What the task requires :: Begin with the line that contains "Keep writing the", end with the line that contains "at(edge, y, LIFT_PIN_Z))", and extract exactly that stretch of lines.

=== Data lines ===

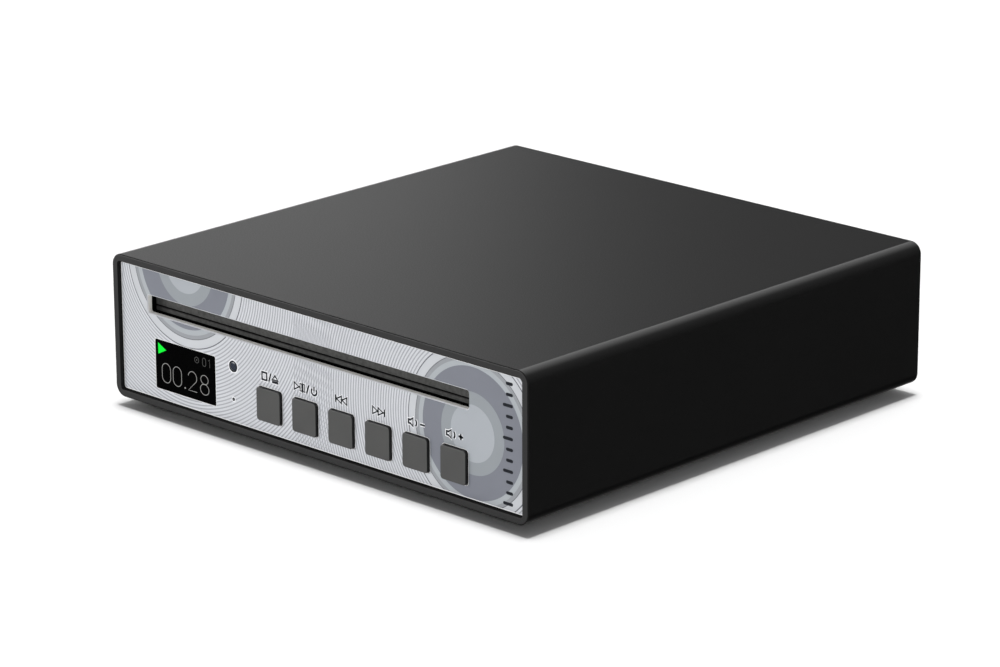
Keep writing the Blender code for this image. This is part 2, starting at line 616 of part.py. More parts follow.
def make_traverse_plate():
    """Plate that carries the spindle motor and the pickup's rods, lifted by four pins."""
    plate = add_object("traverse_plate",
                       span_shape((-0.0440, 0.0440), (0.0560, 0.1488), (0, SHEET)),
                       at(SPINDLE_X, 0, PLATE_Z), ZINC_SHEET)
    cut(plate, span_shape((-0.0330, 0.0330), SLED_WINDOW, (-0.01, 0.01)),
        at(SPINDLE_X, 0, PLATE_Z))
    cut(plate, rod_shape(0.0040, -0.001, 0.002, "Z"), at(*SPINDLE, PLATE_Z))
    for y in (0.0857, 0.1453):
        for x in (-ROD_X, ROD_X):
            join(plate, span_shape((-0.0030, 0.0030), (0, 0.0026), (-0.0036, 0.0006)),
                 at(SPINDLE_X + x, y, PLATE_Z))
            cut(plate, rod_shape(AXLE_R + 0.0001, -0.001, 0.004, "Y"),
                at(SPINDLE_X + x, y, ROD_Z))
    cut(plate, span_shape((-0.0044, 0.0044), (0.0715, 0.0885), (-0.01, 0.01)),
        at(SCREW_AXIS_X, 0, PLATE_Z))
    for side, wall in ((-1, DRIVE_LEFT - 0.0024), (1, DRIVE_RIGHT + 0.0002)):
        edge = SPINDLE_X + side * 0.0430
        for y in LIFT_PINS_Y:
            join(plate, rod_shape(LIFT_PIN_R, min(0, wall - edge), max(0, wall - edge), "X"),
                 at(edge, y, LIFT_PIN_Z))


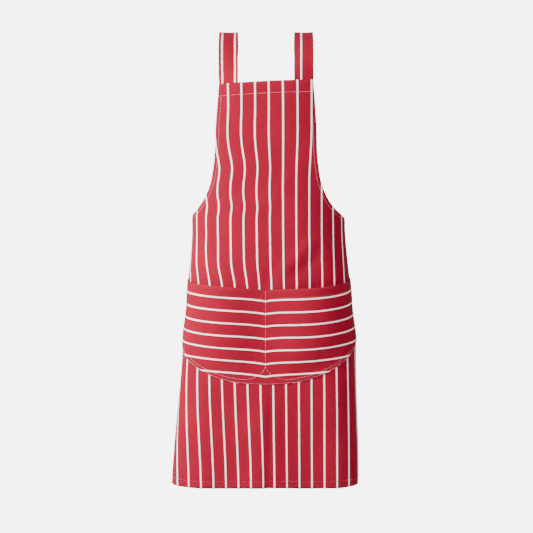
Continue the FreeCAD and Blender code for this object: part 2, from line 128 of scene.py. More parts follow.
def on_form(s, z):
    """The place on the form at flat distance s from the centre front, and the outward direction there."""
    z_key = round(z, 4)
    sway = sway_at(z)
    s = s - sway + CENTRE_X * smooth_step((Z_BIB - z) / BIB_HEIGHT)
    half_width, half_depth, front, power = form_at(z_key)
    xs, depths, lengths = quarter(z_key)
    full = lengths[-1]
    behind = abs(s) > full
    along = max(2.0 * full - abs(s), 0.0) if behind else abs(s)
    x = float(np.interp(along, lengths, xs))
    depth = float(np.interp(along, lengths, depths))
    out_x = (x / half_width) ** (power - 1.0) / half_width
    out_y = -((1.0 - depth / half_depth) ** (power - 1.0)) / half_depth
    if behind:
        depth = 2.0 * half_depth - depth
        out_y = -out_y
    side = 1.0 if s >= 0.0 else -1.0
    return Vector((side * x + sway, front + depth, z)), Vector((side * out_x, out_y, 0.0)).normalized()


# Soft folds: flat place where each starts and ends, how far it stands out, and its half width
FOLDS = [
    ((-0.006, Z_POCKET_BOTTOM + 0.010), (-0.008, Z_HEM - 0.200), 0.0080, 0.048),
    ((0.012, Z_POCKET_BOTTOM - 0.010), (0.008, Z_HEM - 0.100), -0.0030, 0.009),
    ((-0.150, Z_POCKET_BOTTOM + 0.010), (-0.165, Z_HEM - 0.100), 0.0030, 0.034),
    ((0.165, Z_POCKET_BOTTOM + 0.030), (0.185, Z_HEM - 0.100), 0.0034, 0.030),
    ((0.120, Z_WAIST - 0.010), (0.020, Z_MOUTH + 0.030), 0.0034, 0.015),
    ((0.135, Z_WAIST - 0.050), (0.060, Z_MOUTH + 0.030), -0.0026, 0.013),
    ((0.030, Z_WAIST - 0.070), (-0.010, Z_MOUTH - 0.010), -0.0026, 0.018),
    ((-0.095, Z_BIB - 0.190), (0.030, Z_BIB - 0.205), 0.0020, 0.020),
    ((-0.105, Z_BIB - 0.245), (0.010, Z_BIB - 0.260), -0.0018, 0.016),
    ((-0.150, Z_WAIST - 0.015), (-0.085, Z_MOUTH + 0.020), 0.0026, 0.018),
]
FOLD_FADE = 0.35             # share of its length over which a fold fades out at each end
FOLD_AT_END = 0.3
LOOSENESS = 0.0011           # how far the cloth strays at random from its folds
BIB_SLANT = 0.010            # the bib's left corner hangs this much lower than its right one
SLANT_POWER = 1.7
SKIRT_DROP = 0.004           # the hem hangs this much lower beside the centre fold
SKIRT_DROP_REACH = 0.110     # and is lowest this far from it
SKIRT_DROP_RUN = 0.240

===
=== Data lines ===

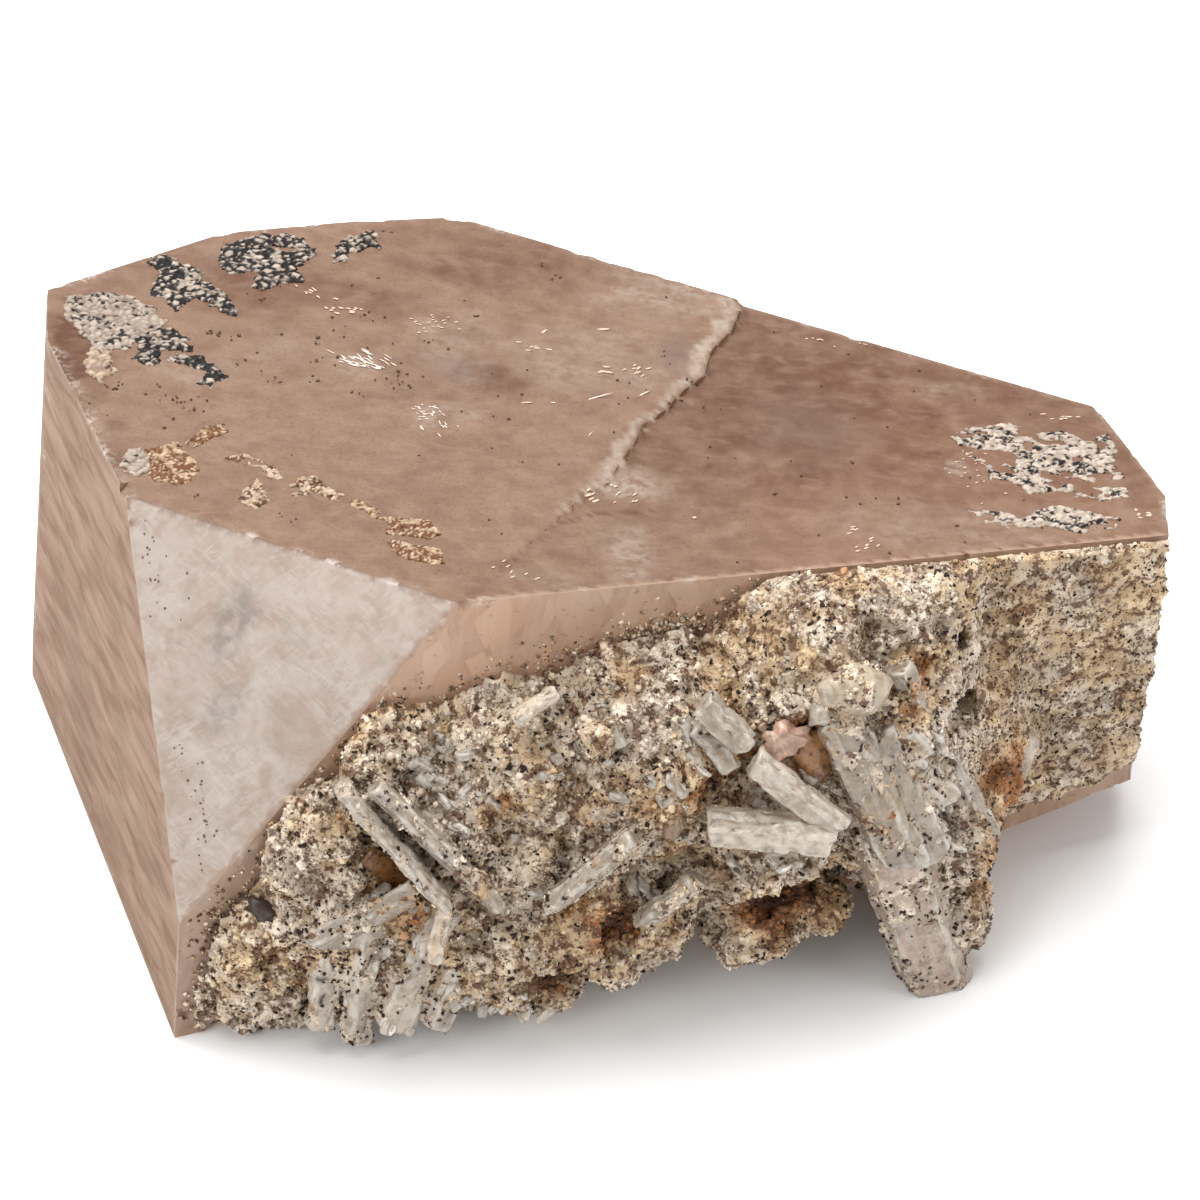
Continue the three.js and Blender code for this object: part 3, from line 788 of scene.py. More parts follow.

===

Task answer ::
Keep writing the Blender code for this image. This is part 2, starting at line 616 of part.py. More parts follow.
def make_traverse_plate():
    """Plate that carries the spindle motor and the pickup's rods, lifted by four pins."""
    plate = add_object("traverse_plate",
                       span_shape((-0.0440, 0.0440), (0.0560, 0.1488), (0, SHEET)),
                       at(SPINDLE_X, 0, PLATE_Z), ZINC_SHEET)
    cut(plate, span_shape((-0.0330, 0.0330), SLED_WINDOW, (-0.01, 0.01)),
        at(SPINDLE_X, 0, PLATE_Z))
    cut(plate, rod_shape(0.0040, -0.001, 0.002, "Z"), at(*SPINDLE, PLATE_Z))
    for y in (0.0857, 0.1453):
        for x in (-ROD_X, ROD_X):
            join(plate, span_shape((-0.0030, 0.0030), (0, 0.0026), (-0.0036, 0.0006)),
                 at(SPINDLE_X + x, y, PLATE_Z))
            cut(plate, rod_shape(AXLE_R + 0.0001, -0.001, 0.004, "Y"),
                at(SPINDLE_X + x, y, ROD_Z))
    cut(plate, span_shape((-0.0044, 0.0044), (0.0715, 0.0885), (-0.01, 0.01)),
        at(SCREW_AXIS_X, 0, PLATE_Z))
    for side, wall in ((-1, DRIVE_LEFT - 0.0024), (1, DRIVE_RIGHT + 0.0002)):
        edge = SPINDLE_X + side * 0.0430
        for y in LIFT_PINS_Y:
            join(plate, rod_shape(LIFT_PIN_R, min(0, wall - edge), max(0, wall - edge), "X"),
                 at(edge, y, LIFT_PIN_Z))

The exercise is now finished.